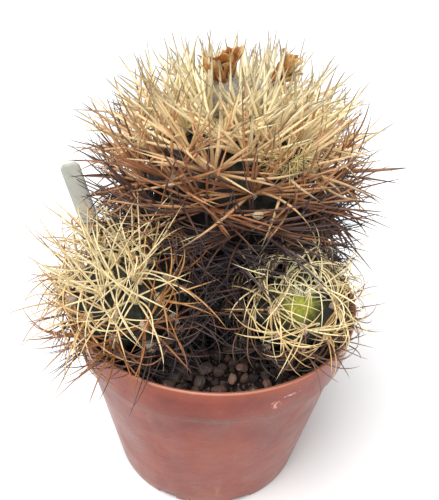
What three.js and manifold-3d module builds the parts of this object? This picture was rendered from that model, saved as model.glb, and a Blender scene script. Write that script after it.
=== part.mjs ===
// A round cactus with two offsets, growing in a plastic nursery pot.
// Millimetres, +Z up. The origin is the middle of the pot's flat base, and -Y is the front.

import * as THREE from 'three';
import { mergeVertices } from 'three/addons/utils/BufferGeometryUtils.js';
import Module from 'manifold-3d';

const wasm = await Module();
wasm.setup();

// Pot
const POT_HEIGHT = 86;
const RIM_RADIUS = 60;
const COLLAR_HEIGHT = 16;
const COLLAR_FOOT_RADIUS = 58.4;
const BODY_TOP_RADIUS = 56.3;
const BASE_RADIUS = 43;
const RIM_WIDTH = 1.6;
const WALL = 1.8;
const FOOT_EDGE = 1;
const LIP_EDGE = 0.8;
const POT_SIDES = 40;
const SLOT_COUNT = 8;
const SLOT = { width: 9, depth: 8, height: 5, inset: 1 };

// Potting mix and what lies on it
const GAP = 0.35;
const MIX_TOP = 77;
const MIX_SHOULDER = { reach: 0.9, drop: 1.5, gap: 0.2 };
const STONE_COUNT = 12;
const STONE_RING = 50;
const STONE_ARC = THREE.MathUtils.degToRad(78);
const STONE_ROW_STEP = 5.5;
const STONE_SIZE = { smallest: 1.8, largest: 3.8 };
const STONE_SHAPE = { narrowest: 0.6, variation: 0.3, height: 0.6, raised: 0.25 };

// The three heads. The centre is the middle of the widest ring; up and down are the distances
// along the axis from there to the growing tip and to the woody end in the mix.
const HEADS = {
  main: {
    centre: [4, 14, 130], axis: [0, 0, 1], radius: 35.5, up: 28, down: 70,
    ribs: 14, ribDepth: 5, notch: 2.4, spacing: 12.5, rows: 7,
    felt: 2.1, spines: { central: 31, radial: 26, count: 8 },
  },
  left: {
    centre: [-31, -24, 98], axis: [-0.05, -0.45, 0.88], radius: 22, up: 23, down: 42,
    ribs: 11, ribDepth: 4, notch: 2.2, spacing: 10.5, rows: 4,
    felt: 1.9, spines: { central: 24, radial: 21, count: 7 },
  },
  right: {
    centre: [28.5, -24, 97], axis: [0.1, -0.68, 0.73], radius: 18, up: 18, down: 34,
    ribs: 9, ribDepth: 3.5, notch: 2, spacing: 9.5, rows: 4,
    felt: 1.7, spines: { central: 17, radial: 15, count: 7 },
  },
};

// Crown of the main head
const WOOL = { radius: 4.4, height: 2.5 };
const FRUITS = [
  { place: [-3.6, -6, 8.5], radii: [6.5, 5.5, 9] },
  { place: [11.5, 0, 6.5], radii: [4.2, 4, 8] },
];
const FLOWERS = [
  { lean: [-0.3, 0, 1], width: 9.3, height: 13, squash: 0.8 },
  { lean: [0.75, -0.1, 1], width: 5, height: 18, squash: 0.5 },
];

const FLOWER_SIDES = 12;

// Felt cushion of an areole: sizes as fractions of its radius, smaller on the rings at the crown
const FELT_SIDES = 5;
const FELT = { shoulderRadius: 0.72, shoulderHeight: 0.5, height: 0.75 };
const CROWN_RINGS = 2;
const CROWN_FELT = 0.75;
const CROWN_SPINE = 0.85;

// Spines: how far a spine may swing from its facet's own direction, how much shorter it may be tried,
// how thick its root is beside the felt, and the room it leaves round everything else
const SWING = { turn: 22, rise: 14 };
const TRIES_PER_LENGTH = 6;
const SHORTER = [1, 0.8, 0.6, 0.4];
const SPINE_ROOT = 0.42;
const CLEARANCE = 0.3;
const ROOM = { aboveRim: 1.2, insideRim: 1.3, aboveMix: 1.5, ownHead: 0.2, otherHead: 1.2, felt: 0.6 };

// Plant label, pushed in beside the plant
const LABEL = { width: 8, length: 90, thickness: 0.9, point: 12, top: [-60, 12, 136.5], foot: [-42, 4, 77] };

// ---------------------------------------------------------------- helpers

const vector = (list) => new THREE.Vector3(...list);

// Evenly spread fractions that look random but never change. Each use has a series of its own.
function spread(index, series) {
  const value = Math.sin(index * 12.9898 + series * 78.233) * 43758.5453;
  return value - Math.floor(value);
}

function toSolid(geometry) {
  const bare = geometry.clone();
  bare.deleteAttribute('normal');
  bare.deleteAttribute('uv');
  const merged = mergeVertices(bare, 1e-4);
  return new wasm.Manifold(new wasm.Mesh({
    numProp: 3,
    vertProperties: new Float32Array(merged.attributes.position.array),
    triVerts: new Uint32Array(merged.index.array),
  }));
}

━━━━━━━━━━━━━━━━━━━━

Give the lines again, exactly as they stand, from the beginning of the data through the line with "is the front.".

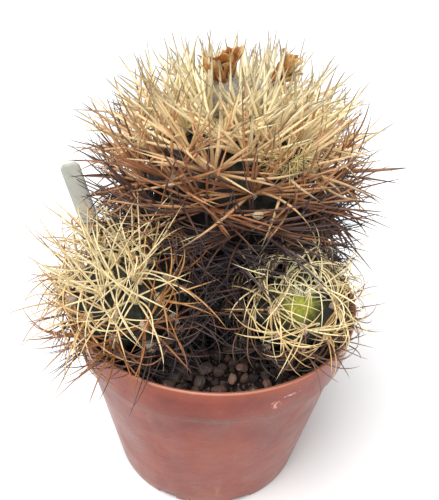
What three.js and manifold-3d module builds the parts of this object? This picture was rendered from that model, saved as model.glb, and a Blender scene script. Write that script after it.
=== part.mjs ===
// A round cactus with two offsets, growing in a plastic nursery pot.
// Millimetres, +Z up. The origin is the middle of the pot's flat base, and -Y is the front.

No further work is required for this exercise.